Colonel Ramsey, fighting desperately against overwhelming numbers, is forced to order a retreat. The Union column, unaware of the presence of Thompson’s detachment, presses forward in pursuit. At Corricks Ford, Colonel William B. Taliaferro positions his Twenty-Third Virginia, the remnants of the First Georgia and two artillery pieces on a bluff overlooking the river. After a fierce battle lasting about half an hour, Taliaferro is running low on ammunition and orders a withdrawal.

General Garnett meets Taliaferro at the next ford, ordering him to continue his retreat while the general remains with just twenty sharpshooters. When Union troops threaten to swallow up this tiny force, Garnett orders a retreat, but he is shot and killed, becoming the first general officer on either side to be killed in the war.

The Army of the Northwest, now little better than a panic-stricken mob, continues its retreat northward toward Red House, Maryland. Captain Benham halts his pursuit at Corricks Ford to rest his men and wait for General Morris to arrive with the rest of his brigade.

Back at Kalers Ford, the Major Thompson and his six companies, now completely cut off, work their way up the mountain to their east, attempting to find a route back to their army.  Before long, the soldiers are completely lost in the wilds of the Allegheny Mountains.

Tuesday, July 12, 2011

July 12, 1861

The road to Beverly is blockaded, stopping the Army of the Northwest’s retreat south. General Garnett receives a report that Federal troops are in Beverly (a mistake). With few choices left to him, Garnett decides to reverse direction and push north, hoping to reach the western tip of Maryland and then to turn back south toward Monterey, Virginia. The army does an about-face, with the First Georgia now in the rear guard. As rain continues to pour down, the troops struggle through knee-deep mud along narrow mountain paths. Much equipment is jettisoned from the wagons to lighten the load. Some of the wagons literally slide off the trail and crash down in ravines below. The Southern Guard and the Gate City Guards, Companies B and F, lose their company flags this way. By late that evening, the army reaches Kalers Ford on the Shavers Fork River, where the exhausted troops go into bivouac.
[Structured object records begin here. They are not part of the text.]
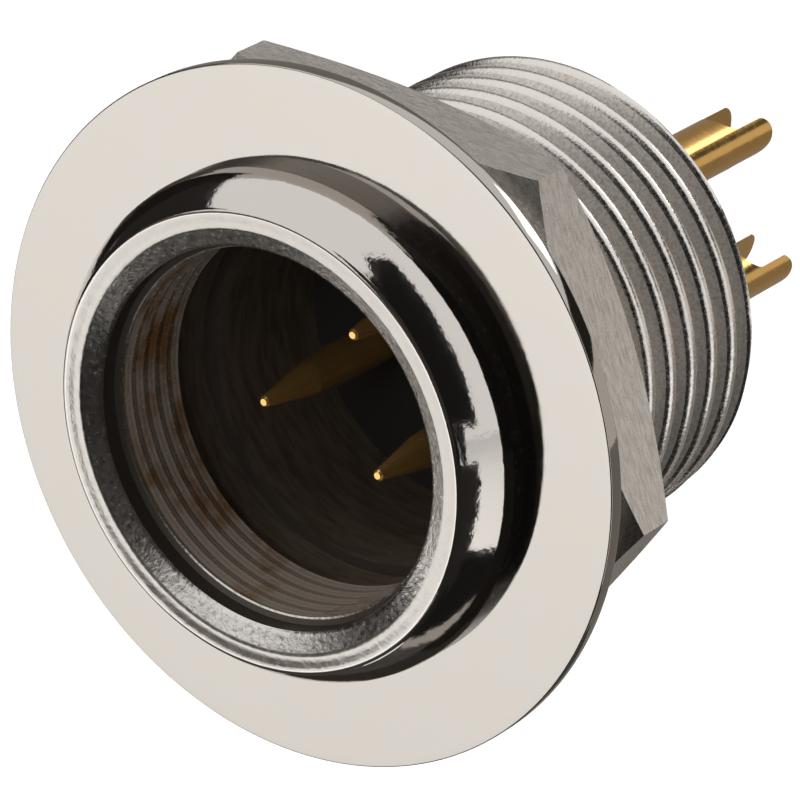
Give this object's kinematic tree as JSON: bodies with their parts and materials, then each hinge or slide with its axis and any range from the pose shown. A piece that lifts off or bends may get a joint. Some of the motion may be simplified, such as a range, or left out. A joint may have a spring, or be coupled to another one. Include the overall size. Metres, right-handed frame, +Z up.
{
  "type": "panel socket",
  "caption": "Miniature round panel socket with a flange, threaded barrel, hexagon nut, pin contacts and solder cups.",
  "frame": {"origin": "on the axis, in the plane of the flange's rear face, where the panel seats", "axes": "+Y along the axis, from the mouth to the solder cups; +Z up"},
  "size_m": [0.016, 0.0189, 0.016],
  "materials": {
    "nickel_shell": "satin nickel",
    "nickel_nut": "dull nickel",
    "insert_plastic": "moulded",
    "gold_contact": "gold plate"
  },
  "bodies": {
    "socket": {"shell": "nickel_shell", "insert_front_half": "insert_plastic", "insert_rear_half": "insert_plastic", "contact_1": "gold_contact", "contact_2": "gold_contact", "contact_3": "gold_contact"},
    "nut": {"hex_nut": "nickel_nut"}
  },
  "joints": [
    {"name": "nut_travel", "type": "slide", "parent": "socket", "child": "nut", "axis": [0, 1, 0], "range_m": [-0.00041, 0.0063]}
  ]
}
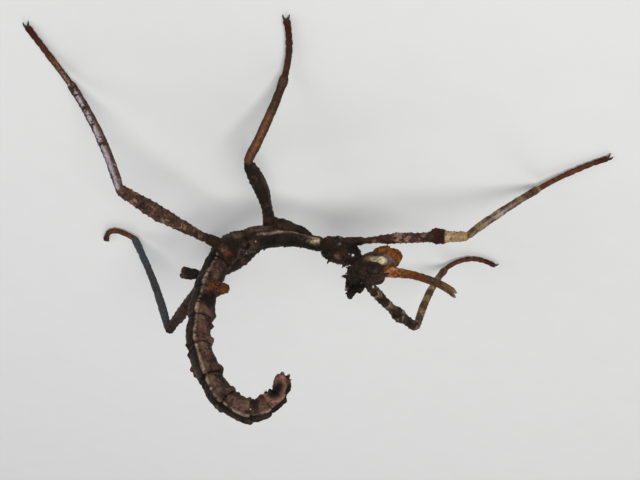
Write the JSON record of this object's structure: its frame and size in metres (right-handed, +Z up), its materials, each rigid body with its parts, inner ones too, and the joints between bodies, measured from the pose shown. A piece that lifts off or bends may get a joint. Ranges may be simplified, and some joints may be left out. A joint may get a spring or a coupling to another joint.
{
  "type": "stick insect",
  "caption": "Still model of a young prickly stick insect on slender jointed legs, with its abdomen curled up and forward over its back.",
  "frame": {"origin": "on the floor, below the middle of the box around the whole insect", "axes": "+X towards the head, along the body; +Y to the insect's left; +Z up"},
  "size_m": [0.0364, 0.0272, 0.0182],
  "materials": {
    "dark_cuticle": "rough, spiny, dark umber cuticle",
    "mottled_cuticle": "finely wrinkled cuticle mottled in brown, purple brown and tan",
    "grey_cuticle": "satin violet grey cuticle with brown bands",
    "russet_cuticle": "satin orange red to brown cuticle",
    "eye": "smooth dark brown, glossy"
  },
  "bodies": {
    "root": {"abdomen_1": "mottled_cuticle", "abdomen_2": "mottled_cuticle", "abdomen_3": "mottled_cuticle", "abdomen_4": "mottled_cuticle", "abdomen_5": "mottled_cuticle", "abdomen_6": "mottled_cuticle", "abdomen_7": "mottled_cuticle", "abdomen_8": "mottled_cuticle", "abdomen_9": "mottled_cuticle", "antenna_left": "russet_cuticle", "antenna_right": "russet_cuticle", "coxa_front_left": "dark_cuticle", "coxa_front_right": "dark_cuticle", "coxa_hind_left": "dark_cuticle", "coxa_hind_right": "dark_cuticle", "coxa_mid_left": "dark_cuticle", "coxa_mid_right": "dark_cuticle", "eye_left": "eye", "eye_right": "eye", "femur_front_left": "mottled_cuticle", "femur_front_right": "mottled_cuticle", "femur_hind_left": "mottled_cuticle", "femur_hind_right": "mottled_cuticle", "femur_mid_left": "mottled_cuticle", "femur_mid_right": "mottled_cuticle", "head": "dark_cuticle", "mesothorax": "dark_cuticle", "metathorax": "dark_cuticle", "mouthparts": "russet_cuticle", "prothorax": "dark_cuticle", "tarsus_front_left": "russet_cuticle", "tarsus_front_right": "russet_cuticle", "tarsus_hind_left": "russet_cuticle", "tarsus_hind_right": "russet_cuticle", "tarsus_mid_left": "russet_cuticle", "tarsus_mid_right": "russet_cuticle", "tibia_front_left": "grey_cuticle", "tibia_front_right": "grey_cuticle", "tibia_hind_left": "grey_cuticle", "tibia_hind_right": "grey_cuticle", "tibia_mid_left": "grey_cuticle", "tibia_mid_right": "grey_cuticle"}
  },
  "joints": []
}
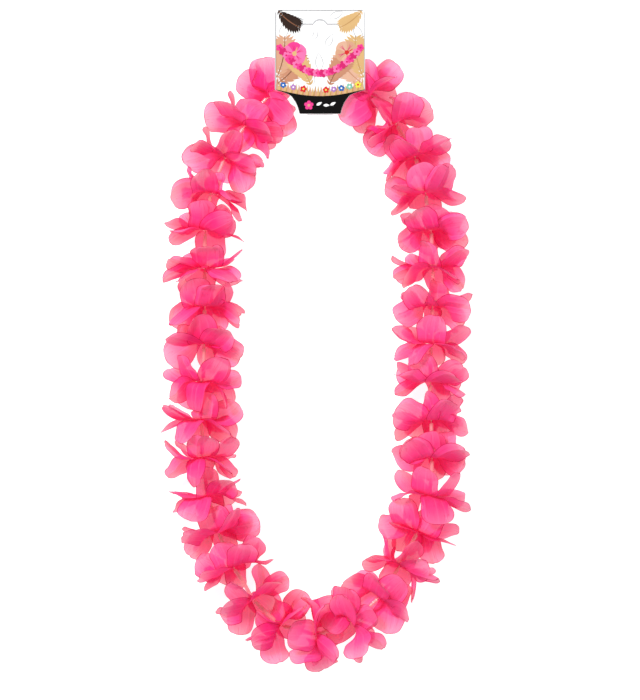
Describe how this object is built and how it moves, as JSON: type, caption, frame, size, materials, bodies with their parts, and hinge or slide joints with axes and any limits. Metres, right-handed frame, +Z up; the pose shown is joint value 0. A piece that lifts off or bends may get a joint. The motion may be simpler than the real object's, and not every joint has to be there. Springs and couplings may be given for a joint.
{
  "type": "flower lei",
  "caption": "Party lei laid flat: fabric flowers and plastic spacer tubes on a closed string, with a folded header card that has a euro slot for hanging.",
  "frame": {"origin": "under the middle of the bounding box, on the surface that the lei lies on", "axes": "+Z up from the surface, +Y along the loop's length towards the header card, +X to the right seen from above with the card away from the viewer"},
  "size_m": [0.2638, 0.564, 0.0542],
  "materials": {
    "petal_fabric": "thin woven synthetic cloth, hot pink, slightly translucent",
    "spacer_plastic": "thin translucent tube, pale peach pink",
    "header_card": "thin coated board, satin"
  },
  "bodies": {
    "root": {"flower_01": "petal_fabric", "flower_02": "petal_fabric", "flower_03": "petal_fabric", "flower_04": "petal_fabric", "flower_05": "petal_fabric", "flower_06": "petal_fabric", "flower_07": "petal_fabric", "flower_08": "petal_fabric", "flower_09": "petal_fabric", "flower_10": "petal_fabric", "flower_11": "petal_fabric", "flower_12": "petal_fabric", "flower_13": "petal_fabric", "flower_14": "petal_fabric", "flower_15": "petal_fabric", "flower_16": "petal_fabric", "flower_17": "petal_fabric", "flower_18": "petal_fabric", "flower_19": "petal_fabric", "flower_20": "petal_fabric", "flower_21": "petal_fabric", "flower_22": "petal_fabric", "flower_23": "petal_fabric", "flower_24": "petal_fabric", "flower_25": "petal_fabric", "flower_26": "petal_fabric", "flower_27": "petal_fabric", "flower_28": "petal_fabric", "flower_29": "petal_fabric", "flower_30": "petal_fabric", "flower_31": "petal_fabric", "flower_32": "petal_fabric", "flower_33": "petal_fabric", "string_with_spacers": "spacer_plastic", "hang_card": "header_card"}
  },
  "joints": []
}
Back at Laurel Hill, Union General Thomas Morris dispatches three infantry regiments and two artillery pieces, under the command of Captain Henry W. Benham, in pursuit of the Confederates.

Monday, July 11, 2011

July 11, 1861

General Robert S. Garnett’s outpost at Rich Mountain is outflanked and captured by Union troops under General William S. Rosecrans.  When Garnett learns of the defeat, he realizes that his position at Laurel Hill is now untenable.  In a driving rainstorm, Garnett begins his retreat just after midnight, traveling southward toward Beverly.  The First Georgia Regiment is in the van of the retreat.

Thursday, July 7, 2011

Baptism of Fire

150 years ago today, the First Georgia Volunteers experienced their first taste of combat.  A picket post in advance of the fortifications at Laurel Hill, manned by the Gate City Guards, was attacked by Union skirmishers.  Ordered to advance the First in support of the pickets, Colonel Ramsey divided his regiment, taking five companies around the Confederate left in search of reported Federal activity there, and sending the remaining four companies, under Lt. Colonel James O. Clarke, around the right.  Coming abreast of a hill to the right of the Gate City Guards position, Clarke was informed that Union troops were coming up the opposite side, probably trying to outflank the Guards.  Clarke sent two companies, the Bainbridge Independents and the Walker Light Infantry, further down the road to protect his flank.  Forming the Dahlonega Volunteers and the Quitman Guards into line of battle, Clarke raised his sword and led the soldiers in a charge, yelling "Up the hill, boys!  And remember you are Georgians!"  Clarke's men hit the Federals at the top of the hill.  The Independents and the Walker Light also charged up the hill in support, and after several minutes of vicious fighting, the Georgians drove the Union troops off the crest. 

The image at the top of the page, taken from Leslie's Illustrated News, shows the battle.  In the foreground are Union troops.  The soldiers in the distance on the hillside are the Georgians.

Sunday, July 3, 2011

Best Wishes for a Glorious Fourth

From the Martin family to everyone out there - we wish you all a safe and happy Fourth of July.  As we tend our barbecues and watch parades and fireworks, please take a moment to remember the men and women in uniform who serve our country across the globe; from those in harm’s way, to those in support roles, as well as the loved ones who wait at home for their safe return. 
Confederate Camp at the 150th Anniversary Reenactment of Corricks Ford
I'd also like to take this opportunity to congratulate Rodger Ware and the rest of the staff of the Corricks Ford Battlefield Association for a great first event.  The 150th Anniversary Reenactment of Corricks Ford this past weekend came off without a hitch, and the turnout was impressive for a first event.  With continued support from Tucker County and the community of Parsons, WV, I foresee this reenactment growing into a major national event.  I look forward to attending again next year.